Did castro Arrange To have Che guevara Captured/Killed?

I just happened to see a LONELY PLANET travel show about Cuba-and (apparently) the che Guevara cult is still in full swing. You can attend Che University, get a degree in “Che” studies, buy Che t-shirts, berets, etc. Che has been sold to the cuban people as something like a saint…yet i was told once (by a Cuban history professor) that Castro actually was very jealous of Che’s popularity…so much so that he (Castro) arranged for Che to be captured in Bolivia. he (the Cuban history prof.) didn’t say if castro intended Che to be executed, but Castro was happier getting him out of the way.
Is there any proof that castro actually wanted Che dead? I suspect my source had a bit of bias-he escaped from cuba with just his clothes, and lost a brother to Castro’s henchmen.

  1. As far as following of Che Guevera, you can go pretty much anywhere in Latin America and get your fill of t-shirts, hankies, soccer shirts, etc. with images of Che.

  2. Short anwer wi/ the context of historical information: No.

  3. A bit longer answer w/o getting into GD: I would recommend highly reading John Lee Anderson’s Che Guevara: A Revolutianary Life in so far as this period of Che’s life.

  4. A bit of GD, this story always makes the rounds, but this rumor always deflects the real reasons of Che’s capture: a) Bolivia Military captured him using military intelligence and strategy; b) Bolivia was not “fertile” ground for his foco tactics; c) CIA aided in his capture.; d) in the end it was the Bolivian officers who were involved in the capture that shot him.

XicanoreX

I don’t know if he wanted him killed but it certainly seems he wanted him out of the way.

The true story of Che Guevara’s death was generally known in Moscow and I have heard it independently repeated by Muscovites. It goes this way:

In 1965, the USSR decided that Che Guevara needed to be eliminated. Incredibly, his politics were too far to the left for them. But Che Guevara was fighting a guerilla war against the government of Bolivia and was very hard to find. Yevgeny Yevtoshenko a famous Russian poet with international travel privileges, in the employ of the USSR, took off for South America where, armed with twenty-four bottles of vodka, he found Che and they became very good friends. Yevgeny hung out with Che. Che had a very bad cough; in fact, he had early tuberculosis; he was a medical doctor and knew this, but he said to Yevgeny, “what is there to do? There are some medics but no hospitals and no medicine.” Yevgeny became very concerned indeed. He said, “I can take you back to my country! I am important there–you will be my buddy Jose from South America.
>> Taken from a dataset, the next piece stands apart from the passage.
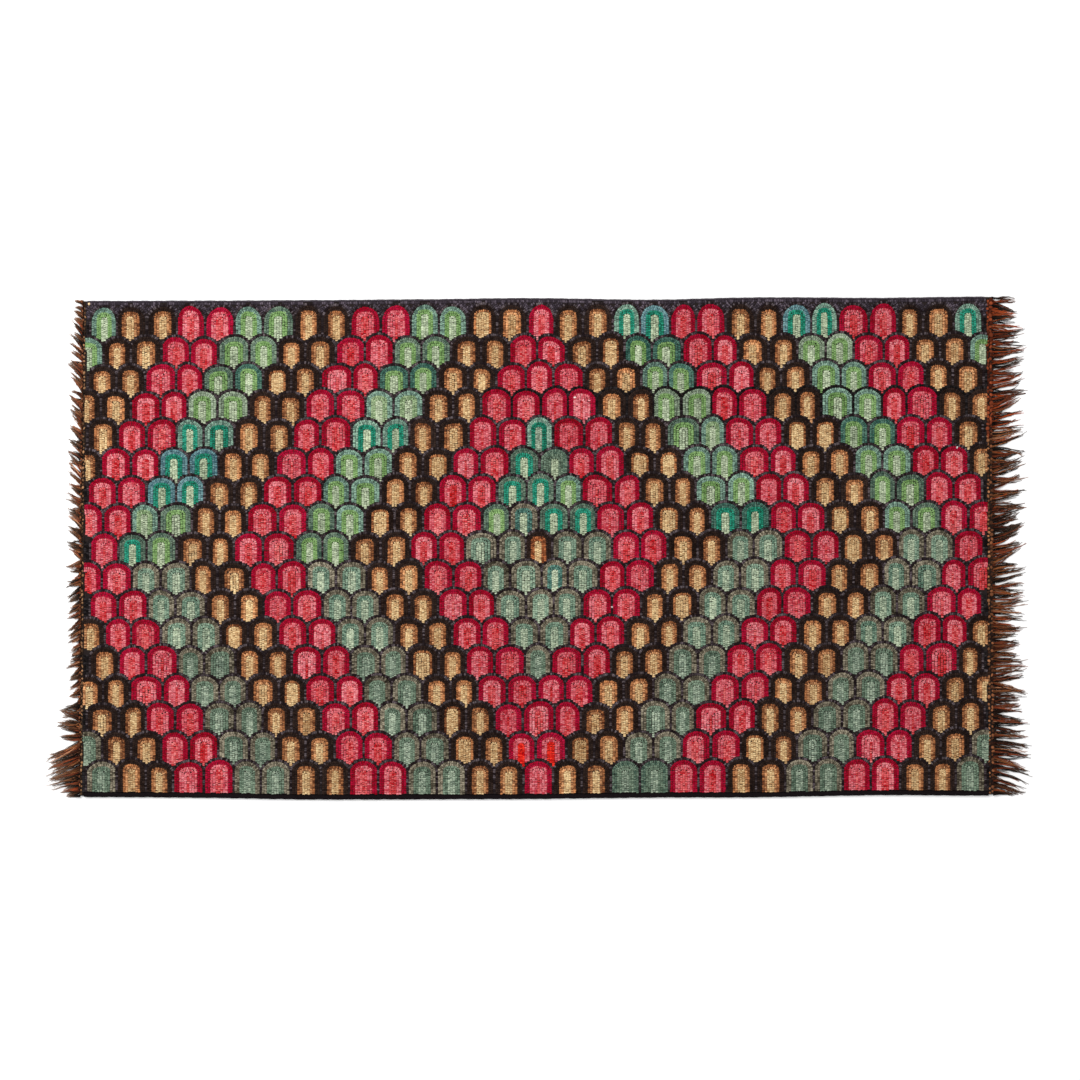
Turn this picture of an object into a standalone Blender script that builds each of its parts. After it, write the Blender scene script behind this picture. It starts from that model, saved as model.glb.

They will be happy to fix you up, no cost to you. Why don’t you come?” So Che came to the USSR, and had his tuberculosis cured. While there, he had his own private East German nurse (picture tall, blond, beautiful nazi with ram’s horns and a very starched uniform) who was assigned to honeytrap him. It was a transforming experience for Che; he had never had such love or such sex before. They were married, and when Che was well, they both went back to South America, he with starry eyes and she with a radio transmitter that the Bolivian army was listening to. Not long after, the Bolivian Army found Che Guevara in his secret camp and shot him to death. Then they raped and shot his East German nurse to death. The USSR was functionally blameless, though they orchestrated it.

And that is how Che Guevara died. All Moscow knew this, because Yevgeny Yevtoshenko’s wife knew this; “the shit’s still abroad,” she would tell people when Yevgeny was in South America, being Che Guevara’s best friend. This is the only piece of “shit” about himself that Yevtushenko never admitted to in print.

Since this information is generally “known” in Moscow, would you perhaps have some kind of cite for this interesting story?

I’ve known many people from Moscow, and this is the first I am hearing of it.

Thank you in advance. Or apologies if I am being “whooshed.”

Well, it’s unfortunately up to each of us to decide if we’re being whooshed… Yevtoshenko isn’t talking, and there is no documentary evidence to support the story, so it cannot be published in a historical journal. All of the facts check out, however, and the story was taken for granted by Moscow’s literary circle in which Yevtoshenko’s wife moved. It’s a “reliable rumor.”